#### ENTRIES PROVIDED ####
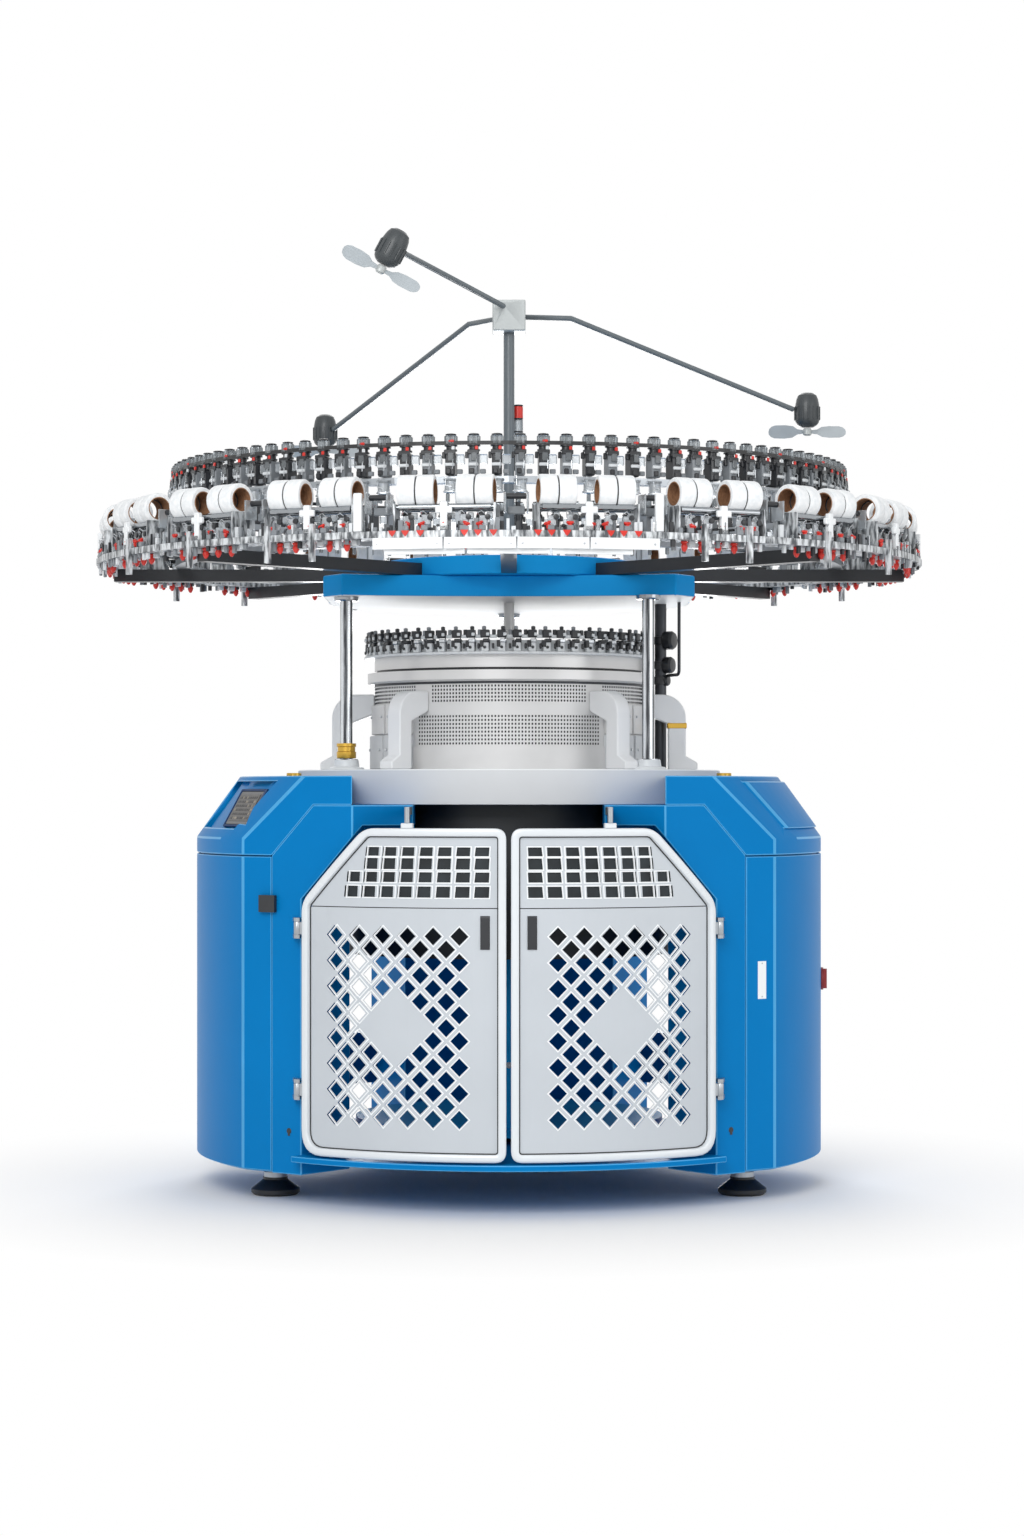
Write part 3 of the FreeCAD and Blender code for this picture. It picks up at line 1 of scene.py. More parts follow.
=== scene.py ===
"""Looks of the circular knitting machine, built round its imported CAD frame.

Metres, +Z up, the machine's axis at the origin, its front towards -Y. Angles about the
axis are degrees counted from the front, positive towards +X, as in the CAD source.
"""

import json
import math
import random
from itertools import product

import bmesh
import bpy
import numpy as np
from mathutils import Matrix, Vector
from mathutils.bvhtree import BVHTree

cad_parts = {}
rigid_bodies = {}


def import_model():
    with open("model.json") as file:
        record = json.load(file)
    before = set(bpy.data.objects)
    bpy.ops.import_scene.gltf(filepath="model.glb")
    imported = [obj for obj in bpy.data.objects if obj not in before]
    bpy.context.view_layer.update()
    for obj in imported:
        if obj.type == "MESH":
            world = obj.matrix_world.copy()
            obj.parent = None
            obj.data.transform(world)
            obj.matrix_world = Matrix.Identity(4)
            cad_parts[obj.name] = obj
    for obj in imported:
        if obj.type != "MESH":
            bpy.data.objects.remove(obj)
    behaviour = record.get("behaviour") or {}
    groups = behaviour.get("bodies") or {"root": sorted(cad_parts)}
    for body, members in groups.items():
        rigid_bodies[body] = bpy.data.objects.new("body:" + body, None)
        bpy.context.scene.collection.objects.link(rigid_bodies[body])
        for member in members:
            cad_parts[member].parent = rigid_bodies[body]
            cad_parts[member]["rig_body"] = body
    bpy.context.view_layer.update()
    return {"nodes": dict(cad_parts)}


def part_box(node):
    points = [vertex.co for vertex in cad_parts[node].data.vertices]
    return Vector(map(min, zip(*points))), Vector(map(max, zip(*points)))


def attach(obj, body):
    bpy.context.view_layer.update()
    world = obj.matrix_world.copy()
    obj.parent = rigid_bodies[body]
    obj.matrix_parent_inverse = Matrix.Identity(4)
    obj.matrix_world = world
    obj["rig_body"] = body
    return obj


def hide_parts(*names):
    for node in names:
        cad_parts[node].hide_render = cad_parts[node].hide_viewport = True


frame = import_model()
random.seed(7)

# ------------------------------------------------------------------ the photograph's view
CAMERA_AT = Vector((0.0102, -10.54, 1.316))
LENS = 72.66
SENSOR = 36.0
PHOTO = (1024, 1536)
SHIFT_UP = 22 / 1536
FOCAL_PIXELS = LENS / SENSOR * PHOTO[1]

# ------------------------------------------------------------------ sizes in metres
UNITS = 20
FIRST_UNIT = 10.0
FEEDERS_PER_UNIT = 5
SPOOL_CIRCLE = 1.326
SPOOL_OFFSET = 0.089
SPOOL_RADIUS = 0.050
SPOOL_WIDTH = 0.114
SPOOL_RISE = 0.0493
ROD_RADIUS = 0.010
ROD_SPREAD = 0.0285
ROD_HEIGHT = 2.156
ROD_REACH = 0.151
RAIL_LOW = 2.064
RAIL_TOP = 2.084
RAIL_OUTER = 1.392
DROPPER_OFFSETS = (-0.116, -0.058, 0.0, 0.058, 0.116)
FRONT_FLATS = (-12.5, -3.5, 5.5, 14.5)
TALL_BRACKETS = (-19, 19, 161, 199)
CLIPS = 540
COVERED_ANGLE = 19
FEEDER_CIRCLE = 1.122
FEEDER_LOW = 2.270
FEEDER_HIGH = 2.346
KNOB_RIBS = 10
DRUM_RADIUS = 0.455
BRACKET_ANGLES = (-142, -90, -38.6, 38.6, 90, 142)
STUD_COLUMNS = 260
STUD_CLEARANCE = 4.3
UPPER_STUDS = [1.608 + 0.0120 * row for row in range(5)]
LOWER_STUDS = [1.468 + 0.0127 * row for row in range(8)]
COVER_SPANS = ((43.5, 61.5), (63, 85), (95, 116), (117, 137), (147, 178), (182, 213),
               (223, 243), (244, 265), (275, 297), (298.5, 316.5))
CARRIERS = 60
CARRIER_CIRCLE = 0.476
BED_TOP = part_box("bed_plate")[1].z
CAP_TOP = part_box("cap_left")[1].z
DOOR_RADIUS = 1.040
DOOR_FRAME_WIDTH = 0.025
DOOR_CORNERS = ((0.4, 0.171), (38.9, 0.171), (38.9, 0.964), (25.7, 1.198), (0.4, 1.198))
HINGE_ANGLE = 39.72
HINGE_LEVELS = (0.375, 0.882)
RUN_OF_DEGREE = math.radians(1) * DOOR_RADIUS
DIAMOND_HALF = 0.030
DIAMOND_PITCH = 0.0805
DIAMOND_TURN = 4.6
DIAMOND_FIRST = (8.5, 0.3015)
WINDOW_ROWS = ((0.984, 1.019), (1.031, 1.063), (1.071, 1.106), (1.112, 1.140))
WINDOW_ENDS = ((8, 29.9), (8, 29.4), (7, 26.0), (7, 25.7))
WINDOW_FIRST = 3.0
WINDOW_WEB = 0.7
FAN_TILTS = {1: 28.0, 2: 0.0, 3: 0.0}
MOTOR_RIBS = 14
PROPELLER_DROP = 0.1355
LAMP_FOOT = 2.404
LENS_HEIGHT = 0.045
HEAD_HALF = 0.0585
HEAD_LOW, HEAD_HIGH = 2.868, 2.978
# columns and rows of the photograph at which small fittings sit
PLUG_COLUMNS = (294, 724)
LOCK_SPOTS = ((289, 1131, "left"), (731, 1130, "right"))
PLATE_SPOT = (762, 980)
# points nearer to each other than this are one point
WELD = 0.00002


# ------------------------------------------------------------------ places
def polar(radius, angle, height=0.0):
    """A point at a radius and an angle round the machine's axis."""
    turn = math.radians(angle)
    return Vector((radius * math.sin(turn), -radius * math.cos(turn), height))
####
#### ENTRIES PROVIDED ####
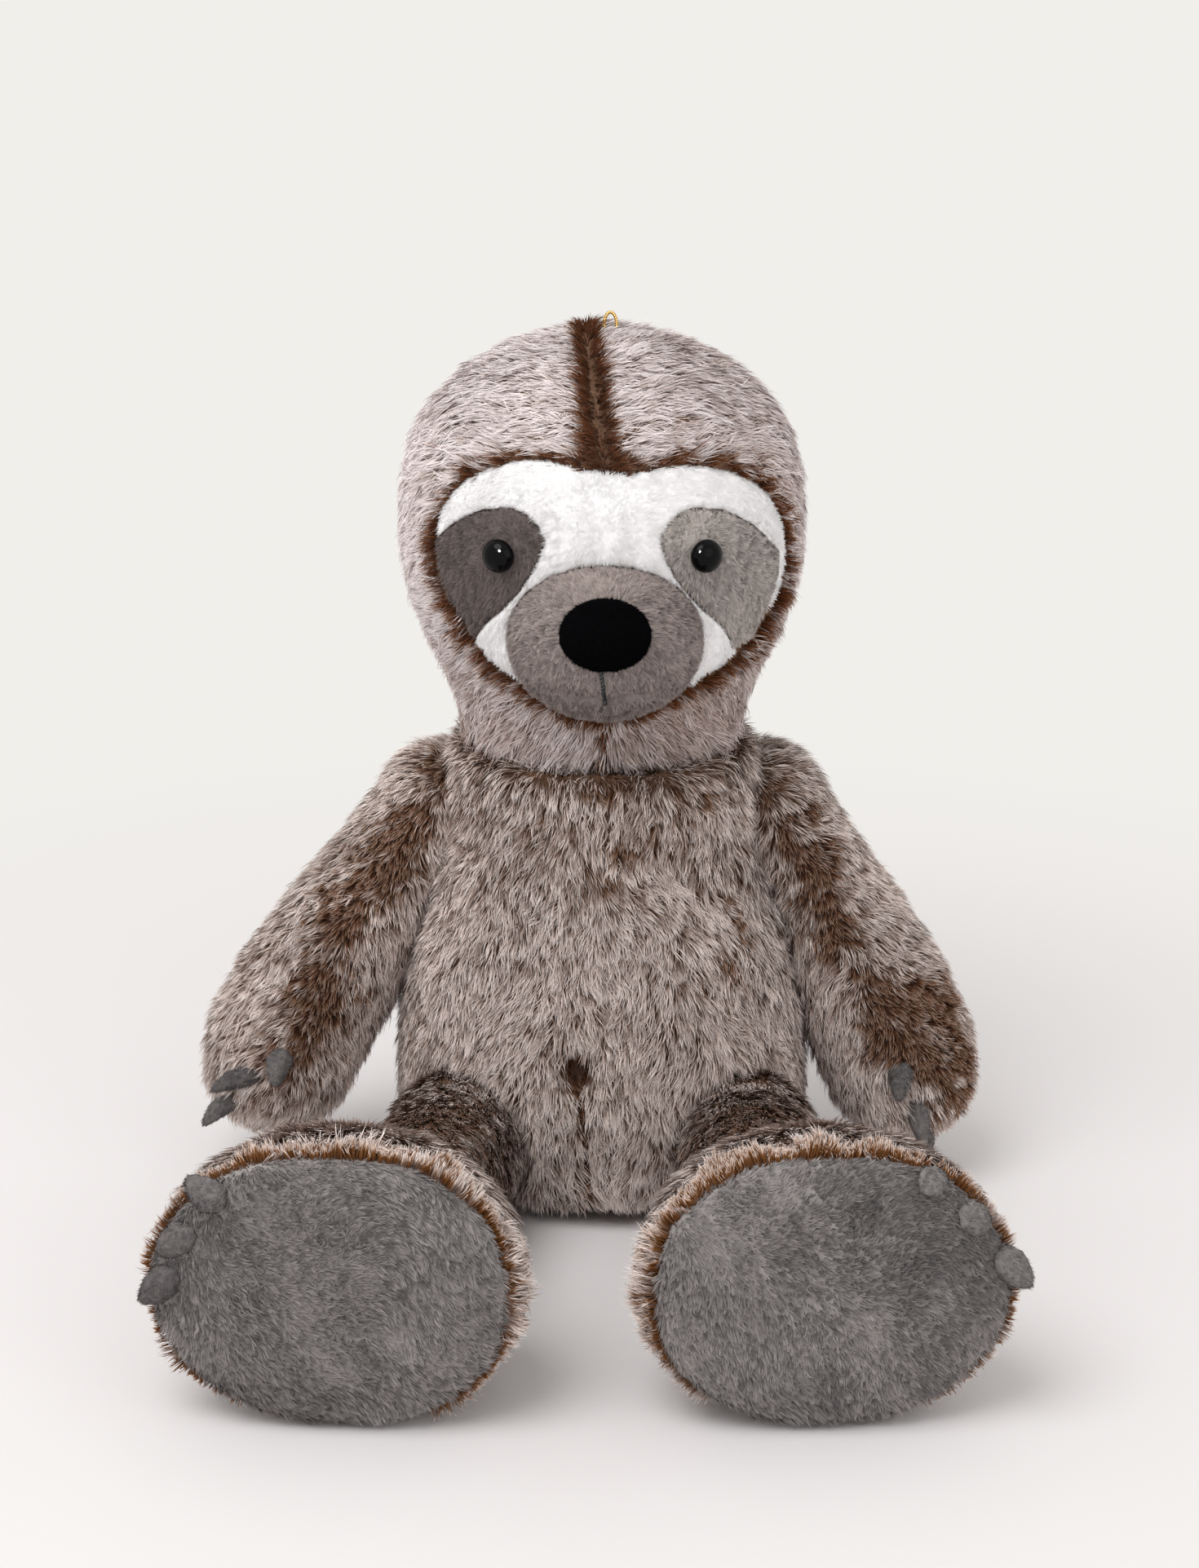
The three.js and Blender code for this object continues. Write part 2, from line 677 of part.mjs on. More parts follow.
####
INSTRUCTIONS TO FOLLOW —
Your output shall consist solely of the lines from the line with "for body, members" to the line with "cad_parts[member].parent = rigid_bodies[body]", reproduced exactly, both ends included.

OUTPUT BELOW —
    for body, members in groups.items():
        rigid_bodies[body] = bpy.data.objects.new("body:" + body, None)
        bpy.context.scene.collection.objects.link(rigid_bodies[body])
        for member in members:
            cad_parts[member].parent = rigid_bodies[body]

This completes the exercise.